What is expected → All of the data needs to be repeated exactly.

# start of Supplied data

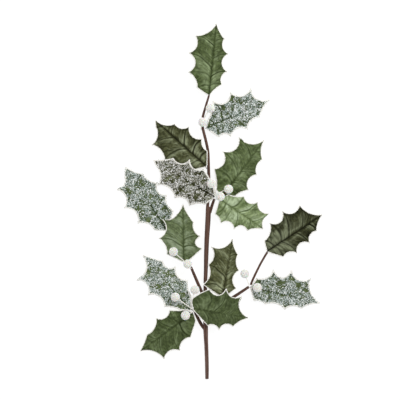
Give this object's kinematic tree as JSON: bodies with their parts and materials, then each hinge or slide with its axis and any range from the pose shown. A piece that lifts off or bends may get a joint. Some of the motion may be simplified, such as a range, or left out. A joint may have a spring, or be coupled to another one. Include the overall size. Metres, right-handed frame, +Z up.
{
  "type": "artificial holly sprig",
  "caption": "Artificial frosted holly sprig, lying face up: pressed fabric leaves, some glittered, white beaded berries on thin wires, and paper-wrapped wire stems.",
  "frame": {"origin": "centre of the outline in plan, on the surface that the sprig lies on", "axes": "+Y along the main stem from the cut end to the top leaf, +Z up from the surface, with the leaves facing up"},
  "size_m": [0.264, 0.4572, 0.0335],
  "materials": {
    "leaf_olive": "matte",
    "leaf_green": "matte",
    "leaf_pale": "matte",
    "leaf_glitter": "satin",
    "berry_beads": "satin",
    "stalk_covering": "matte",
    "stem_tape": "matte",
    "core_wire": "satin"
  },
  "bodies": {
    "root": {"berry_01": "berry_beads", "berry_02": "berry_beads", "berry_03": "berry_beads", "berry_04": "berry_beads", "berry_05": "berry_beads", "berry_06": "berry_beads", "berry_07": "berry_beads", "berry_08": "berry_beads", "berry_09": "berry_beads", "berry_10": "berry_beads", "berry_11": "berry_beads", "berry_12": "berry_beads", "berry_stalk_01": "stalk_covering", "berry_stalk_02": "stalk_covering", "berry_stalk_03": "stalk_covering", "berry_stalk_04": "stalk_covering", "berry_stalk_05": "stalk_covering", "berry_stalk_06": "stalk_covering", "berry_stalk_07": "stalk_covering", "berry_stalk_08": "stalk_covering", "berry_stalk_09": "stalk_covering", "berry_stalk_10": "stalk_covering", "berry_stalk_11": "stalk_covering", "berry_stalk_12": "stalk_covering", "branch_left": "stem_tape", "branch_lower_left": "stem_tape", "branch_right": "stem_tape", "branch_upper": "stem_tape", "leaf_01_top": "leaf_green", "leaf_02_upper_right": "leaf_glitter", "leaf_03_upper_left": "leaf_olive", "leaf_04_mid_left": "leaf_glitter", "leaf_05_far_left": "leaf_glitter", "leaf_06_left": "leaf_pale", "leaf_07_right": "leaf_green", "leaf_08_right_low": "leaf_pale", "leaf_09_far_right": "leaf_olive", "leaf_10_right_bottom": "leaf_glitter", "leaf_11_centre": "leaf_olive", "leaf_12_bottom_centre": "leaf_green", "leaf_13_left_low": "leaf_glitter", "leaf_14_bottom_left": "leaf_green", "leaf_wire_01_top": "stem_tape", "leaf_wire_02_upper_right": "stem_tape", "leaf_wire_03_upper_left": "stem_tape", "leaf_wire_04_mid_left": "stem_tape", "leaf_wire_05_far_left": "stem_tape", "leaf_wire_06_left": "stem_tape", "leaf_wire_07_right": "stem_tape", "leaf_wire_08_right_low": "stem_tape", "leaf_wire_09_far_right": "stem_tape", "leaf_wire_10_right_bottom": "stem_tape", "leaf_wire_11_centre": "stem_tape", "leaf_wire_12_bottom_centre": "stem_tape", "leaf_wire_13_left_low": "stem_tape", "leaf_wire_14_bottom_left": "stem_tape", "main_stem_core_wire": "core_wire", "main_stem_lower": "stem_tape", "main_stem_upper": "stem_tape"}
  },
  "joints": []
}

# end of Supplied data

Output for this exercise →
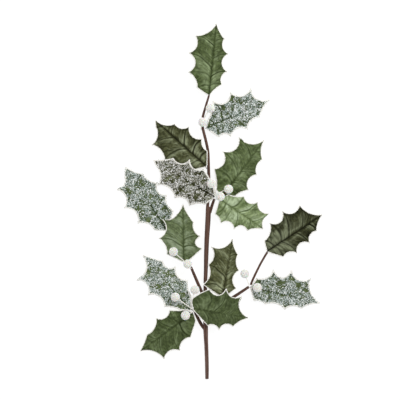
Give this object's kinematic tree as JSON: bodies with their parts and materials, then each hinge or slide with its axis and any range from the pose shown. A piece that lifts off or bends may get a joint. Some of the motion may be simplified, such as a range, or left out. A joint may have a spring, or be coupled to another one. Include the overall size. Metres, right-handed frame, +Z up.
{
  "type": "artificial holly sprig",
  "caption": "Artificial frosted holly sprig, lying face up: pressed fabric leaves, some glittered, white beaded berries on thin wires, and paper-wrapped wire stems.",
  "frame": {"origin": "centre of the outline in plan, on the surface that the sprig lies on", "axes": "+Y along the main stem from the cut end to the top leaf, +Z up from the surface, with the leaves facing up"},
  "size_m": [0.264, 0.4572, 0.0335],
  "materials": {
    "leaf_olive": "matte",
    "leaf_green": "matte",
    "leaf_pale": "matte",
    "leaf_glitter": "satin",
    "berry_beads": "satin",
    "stalk_covering": "matte",
    "stem_tape": "matte",
    "core_wire": "satin"
  },
  "bodies": {
    "root": {"berry_01": "berry_beads", "berry_02": "berry_beads", "berry_03": "berry_beads", "berry_04": "berry_beads", "berry_05": "berry_beads", "berry_06": "berry_beads", "berry_07": "berry_beads", "berry_08": "berry_beads", "berry_09": "berry_beads", "berry_10": "berry_beads", "berry_11": "berry_beads", "berry_12": "berry_beads", "berry_stalk_01": "stalk_covering", "berry_stalk_02": "stalk_covering", "berry_stalk_03": "stalk_covering", "berry_stalk_04": "stalk_covering", "berry_stalk_05": "stalk_covering", "berry_stalk_06": "stalk_covering", "berry_stalk_07": "stalk_covering", "berry_stalk_08": "stalk_covering", "berry_stalk_09": "stalk_covering", "berry_stalk_10": "stalk_covering", "berry_stalk_11": "stalk_covering", "berry_stalk_12": "stalk_covering", "branch_left": "stem_tape", "branch_lower_left": "stem_tape", "branch_right": "stem_tape", "branch_upper": "stem_tape", "leaf_01_top": "leaf_green", "leaf_02_upper_right": "leaf_glitter", "leaf_03_upper_left": "leaf_olive", "leaf_04_mid_left": "leaf_glitter", "leaf_05_far_left": "leaf_glitter", "leaf_06_left": "leaf_pale", "leaf_07_right": "leaf_green", "leaf_08_right_low": "leaf_pale", "leaf_09_far_right": "leaf_olive", "leaf_10_right_bottom": "leaf_glitter", "leaf_11_centre": "leaf_olive", "leaf_12_bottom_centre": "leaf_green", "leaf_13_left_low": "leaf_glitter", "leaf_14_bottom_left": "leaf_green", "leaf_wire_01_top": "stem_tape", "leaf_wire_02_upper_right": "stem_tape", "leaf_wire_03_upper_left": "stem_tape", "leaf_wire_04_mid_left": "stem_tape", "leaf_wire_05_far_left": "stem_tape", "leaf_wire_06_left": "stem_tape", "leaf_wire_07_right": "stem_tape", "leaf_wire_08_right_low": "stem_tape", "leaf_wire_09_far_right": "stem_tape", "leaf_wire_10_right_bottom": "stem_tape", "leaf_wire_11_centre": "stem_tape", "leaf_wire_12_bottom_centre": "stem_tape", "leaf_wire_13_left_low": "stem_tape", "leaf_wire_14_bottom_left": "stem_tape", "main_stem_core_wire": "core_wire", "main_stem_lower": "stem_tape", "main_stem_upper": "stem_tape"}
  },
  "joints": []
}